AIM OF THE EXERCISE:
Copy each line below that contains "this".

[Object data in JSON]
◆ ◆ ◆

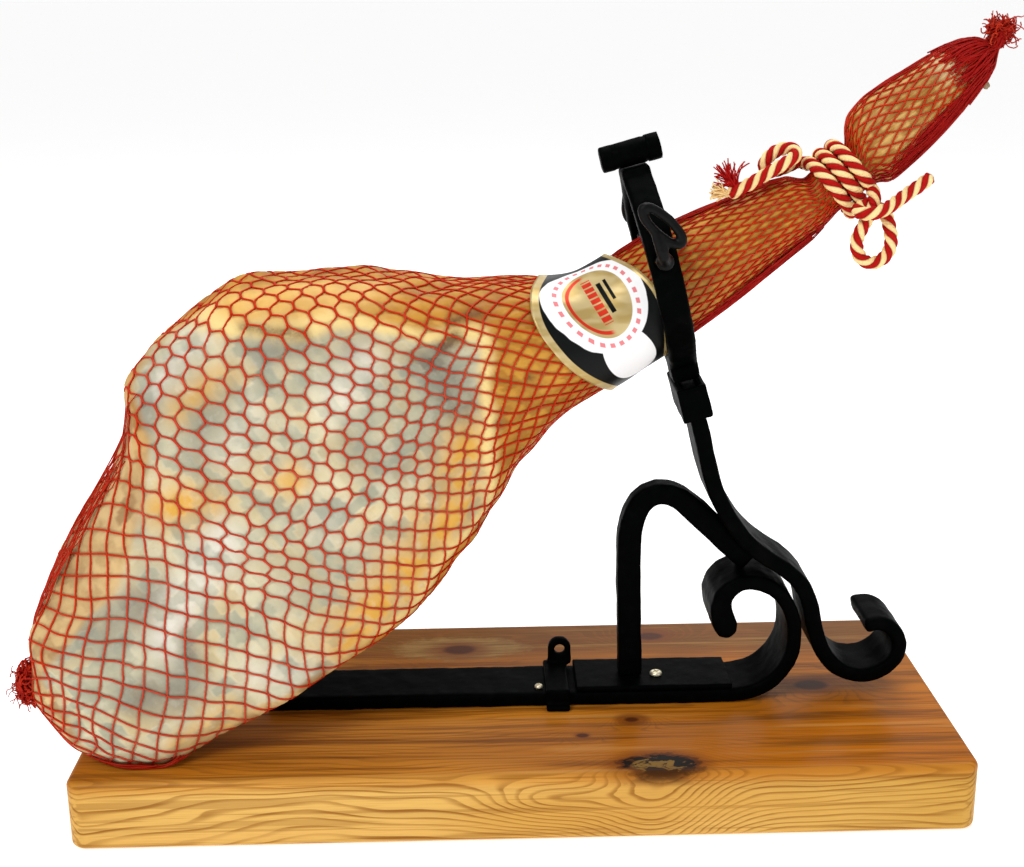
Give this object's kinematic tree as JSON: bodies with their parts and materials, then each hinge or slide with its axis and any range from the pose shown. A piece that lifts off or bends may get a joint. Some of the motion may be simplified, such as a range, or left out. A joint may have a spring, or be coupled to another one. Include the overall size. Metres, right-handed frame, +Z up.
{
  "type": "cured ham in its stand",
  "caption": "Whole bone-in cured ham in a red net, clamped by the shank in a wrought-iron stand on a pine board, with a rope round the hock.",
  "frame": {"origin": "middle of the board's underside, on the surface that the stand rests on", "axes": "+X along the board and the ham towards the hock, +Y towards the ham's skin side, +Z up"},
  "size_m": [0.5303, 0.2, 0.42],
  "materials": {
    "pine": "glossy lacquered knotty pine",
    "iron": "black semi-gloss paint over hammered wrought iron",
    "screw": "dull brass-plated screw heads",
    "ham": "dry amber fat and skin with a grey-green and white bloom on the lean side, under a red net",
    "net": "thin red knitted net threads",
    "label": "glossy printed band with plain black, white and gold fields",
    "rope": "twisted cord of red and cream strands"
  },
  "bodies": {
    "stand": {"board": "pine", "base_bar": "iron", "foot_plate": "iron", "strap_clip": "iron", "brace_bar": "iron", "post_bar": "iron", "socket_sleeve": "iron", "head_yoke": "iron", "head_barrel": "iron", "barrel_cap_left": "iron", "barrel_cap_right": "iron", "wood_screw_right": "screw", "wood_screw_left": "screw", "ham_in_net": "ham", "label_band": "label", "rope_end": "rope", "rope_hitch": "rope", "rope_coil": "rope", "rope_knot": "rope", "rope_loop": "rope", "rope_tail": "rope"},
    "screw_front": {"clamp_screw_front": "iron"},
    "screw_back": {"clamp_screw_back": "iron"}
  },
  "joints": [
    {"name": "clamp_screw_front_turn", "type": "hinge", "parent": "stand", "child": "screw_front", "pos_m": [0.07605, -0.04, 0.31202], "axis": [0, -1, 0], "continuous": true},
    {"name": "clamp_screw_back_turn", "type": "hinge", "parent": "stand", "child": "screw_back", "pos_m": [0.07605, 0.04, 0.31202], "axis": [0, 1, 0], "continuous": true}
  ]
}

◆ ◆ ◆

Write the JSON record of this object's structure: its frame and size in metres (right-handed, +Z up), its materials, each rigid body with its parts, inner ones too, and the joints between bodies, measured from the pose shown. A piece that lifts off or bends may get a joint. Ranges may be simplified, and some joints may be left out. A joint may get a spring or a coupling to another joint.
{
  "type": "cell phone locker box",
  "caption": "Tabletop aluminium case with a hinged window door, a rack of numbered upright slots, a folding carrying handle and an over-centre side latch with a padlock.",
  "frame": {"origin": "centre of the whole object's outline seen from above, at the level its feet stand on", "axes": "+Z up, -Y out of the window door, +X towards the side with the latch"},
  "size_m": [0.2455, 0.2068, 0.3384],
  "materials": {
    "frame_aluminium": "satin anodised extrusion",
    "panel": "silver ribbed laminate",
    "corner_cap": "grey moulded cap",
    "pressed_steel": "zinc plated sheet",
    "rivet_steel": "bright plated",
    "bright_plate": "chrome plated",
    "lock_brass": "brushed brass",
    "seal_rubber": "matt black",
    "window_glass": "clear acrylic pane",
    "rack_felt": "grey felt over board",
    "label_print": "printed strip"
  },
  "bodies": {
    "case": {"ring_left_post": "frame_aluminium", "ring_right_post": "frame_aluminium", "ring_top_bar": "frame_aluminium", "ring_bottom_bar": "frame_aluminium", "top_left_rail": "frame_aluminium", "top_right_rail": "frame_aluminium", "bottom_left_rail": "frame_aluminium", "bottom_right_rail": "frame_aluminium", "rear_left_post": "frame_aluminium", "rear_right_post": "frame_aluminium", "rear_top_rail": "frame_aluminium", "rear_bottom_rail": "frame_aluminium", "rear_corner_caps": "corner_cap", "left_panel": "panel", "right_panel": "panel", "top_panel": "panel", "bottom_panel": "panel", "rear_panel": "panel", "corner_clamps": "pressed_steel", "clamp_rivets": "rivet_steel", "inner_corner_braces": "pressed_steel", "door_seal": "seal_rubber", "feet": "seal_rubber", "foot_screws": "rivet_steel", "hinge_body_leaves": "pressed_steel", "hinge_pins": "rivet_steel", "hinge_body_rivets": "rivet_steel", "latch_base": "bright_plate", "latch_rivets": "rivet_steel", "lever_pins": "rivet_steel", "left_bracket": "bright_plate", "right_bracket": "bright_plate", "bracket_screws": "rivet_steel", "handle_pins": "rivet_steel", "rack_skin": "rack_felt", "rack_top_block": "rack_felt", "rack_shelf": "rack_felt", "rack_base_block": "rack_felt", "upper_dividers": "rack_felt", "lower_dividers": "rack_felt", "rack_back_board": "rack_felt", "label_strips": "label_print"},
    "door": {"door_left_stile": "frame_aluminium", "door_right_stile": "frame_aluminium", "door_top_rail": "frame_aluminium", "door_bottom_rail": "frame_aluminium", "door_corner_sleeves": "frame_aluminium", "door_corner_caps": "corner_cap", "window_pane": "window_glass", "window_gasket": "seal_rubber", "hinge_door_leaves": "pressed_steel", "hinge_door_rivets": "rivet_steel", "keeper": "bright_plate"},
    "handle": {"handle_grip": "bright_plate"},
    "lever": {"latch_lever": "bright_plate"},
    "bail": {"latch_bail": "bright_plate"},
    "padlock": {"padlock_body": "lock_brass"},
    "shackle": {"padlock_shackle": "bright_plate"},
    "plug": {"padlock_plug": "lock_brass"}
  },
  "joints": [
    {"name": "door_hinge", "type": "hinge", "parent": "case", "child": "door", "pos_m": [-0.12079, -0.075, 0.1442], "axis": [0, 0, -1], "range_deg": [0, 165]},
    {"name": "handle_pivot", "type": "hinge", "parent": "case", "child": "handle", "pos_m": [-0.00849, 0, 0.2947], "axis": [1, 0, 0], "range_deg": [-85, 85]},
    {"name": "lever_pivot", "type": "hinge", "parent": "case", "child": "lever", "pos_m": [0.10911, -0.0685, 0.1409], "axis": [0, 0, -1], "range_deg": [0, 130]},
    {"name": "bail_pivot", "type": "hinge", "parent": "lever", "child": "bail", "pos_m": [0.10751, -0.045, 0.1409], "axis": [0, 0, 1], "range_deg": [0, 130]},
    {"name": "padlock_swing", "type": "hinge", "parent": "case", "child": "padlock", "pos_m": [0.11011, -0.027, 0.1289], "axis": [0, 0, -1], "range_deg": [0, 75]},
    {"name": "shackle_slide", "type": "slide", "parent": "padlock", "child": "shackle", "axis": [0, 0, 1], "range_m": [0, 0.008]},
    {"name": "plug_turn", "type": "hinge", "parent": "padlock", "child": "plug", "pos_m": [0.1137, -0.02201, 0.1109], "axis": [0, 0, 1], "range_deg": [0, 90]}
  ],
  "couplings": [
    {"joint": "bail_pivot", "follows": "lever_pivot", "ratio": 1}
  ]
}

◆ ◆ ◆

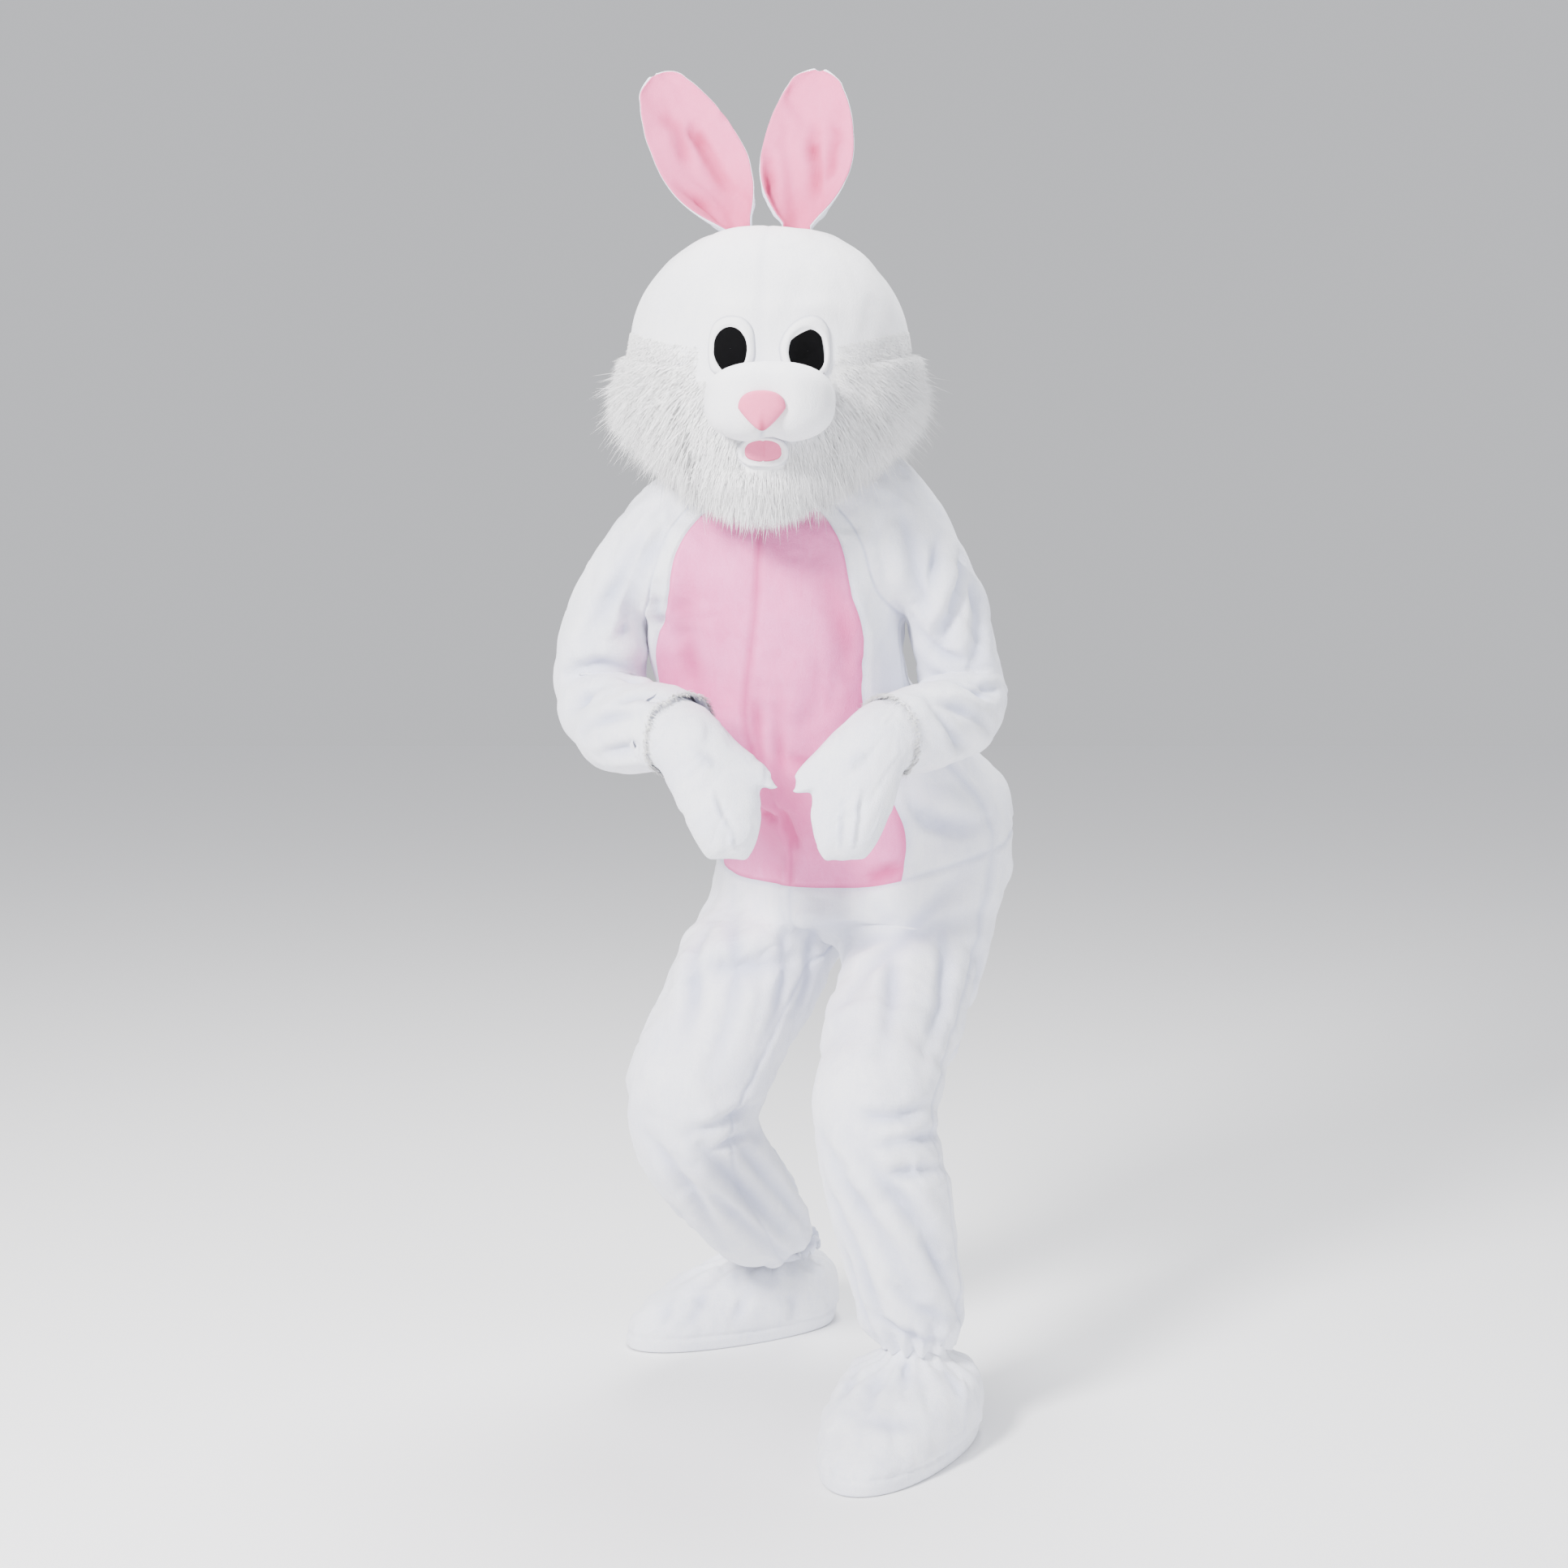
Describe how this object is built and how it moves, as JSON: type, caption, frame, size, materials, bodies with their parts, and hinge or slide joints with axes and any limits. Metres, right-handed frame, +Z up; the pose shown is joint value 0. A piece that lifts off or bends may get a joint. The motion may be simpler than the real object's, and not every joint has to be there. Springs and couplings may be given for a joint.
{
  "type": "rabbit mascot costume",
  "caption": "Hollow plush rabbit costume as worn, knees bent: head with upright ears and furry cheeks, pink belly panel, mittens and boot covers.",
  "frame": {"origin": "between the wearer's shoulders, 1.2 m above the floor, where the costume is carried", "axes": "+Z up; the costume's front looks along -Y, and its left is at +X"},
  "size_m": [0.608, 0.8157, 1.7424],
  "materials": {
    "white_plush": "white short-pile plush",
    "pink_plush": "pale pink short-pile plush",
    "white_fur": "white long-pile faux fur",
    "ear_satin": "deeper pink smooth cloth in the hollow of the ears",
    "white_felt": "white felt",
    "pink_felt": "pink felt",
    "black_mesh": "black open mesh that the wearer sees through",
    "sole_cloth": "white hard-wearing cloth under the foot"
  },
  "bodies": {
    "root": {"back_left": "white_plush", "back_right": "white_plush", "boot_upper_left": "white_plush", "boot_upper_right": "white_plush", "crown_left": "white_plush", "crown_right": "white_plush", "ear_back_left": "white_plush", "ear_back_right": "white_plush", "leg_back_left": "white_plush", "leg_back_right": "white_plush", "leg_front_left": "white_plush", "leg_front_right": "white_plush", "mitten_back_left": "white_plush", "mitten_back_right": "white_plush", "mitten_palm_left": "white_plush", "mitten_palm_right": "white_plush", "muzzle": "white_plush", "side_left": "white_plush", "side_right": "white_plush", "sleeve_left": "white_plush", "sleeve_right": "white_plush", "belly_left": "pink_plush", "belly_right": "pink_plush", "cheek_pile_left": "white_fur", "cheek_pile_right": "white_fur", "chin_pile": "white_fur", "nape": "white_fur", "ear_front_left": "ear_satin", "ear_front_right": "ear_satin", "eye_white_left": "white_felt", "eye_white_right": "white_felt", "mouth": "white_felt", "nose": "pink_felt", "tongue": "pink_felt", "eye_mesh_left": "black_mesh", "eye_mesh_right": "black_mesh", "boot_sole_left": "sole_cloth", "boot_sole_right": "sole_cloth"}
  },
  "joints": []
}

◆ ◆ ◆

WORKED SOLUTION:
Give this object's kinematic tree as JSON: bodies with their parts and materials, then each hinge or slide with its axis and any range from the pose shown. A piece that lifts off or bends may get a joint. Some of the motion may be simplified, such as a range, or left out. A joint may have a spring, or be coupled to another one. Include the overall size. Metres, right-handed frame, +Z up.
Write the JSON record of this object's structure: its frame and size in metres (right-handed, +Z up), its materials, each rigid body with its parts, inner ones too, and the joints between bodies, measured from the pose shown. A piece that lifts off or bends may get a joint. Ranges may be simplified, and some joints may be left out. A joint may get a spring or a coupling to another joint.
Describe how this object is built and how it moves, as JSON: type, caption, frame, size, materials, bodies with their parts, and hinge or slide joints with axes and any limits. Metres, right-handed frame, +Z up; the pose shown is joint value 0. A piece that lifts off or bends may get a joint. The motion may be simpler than the real object's, and not every joint has to be there. Springs and couplings may be given for a joint.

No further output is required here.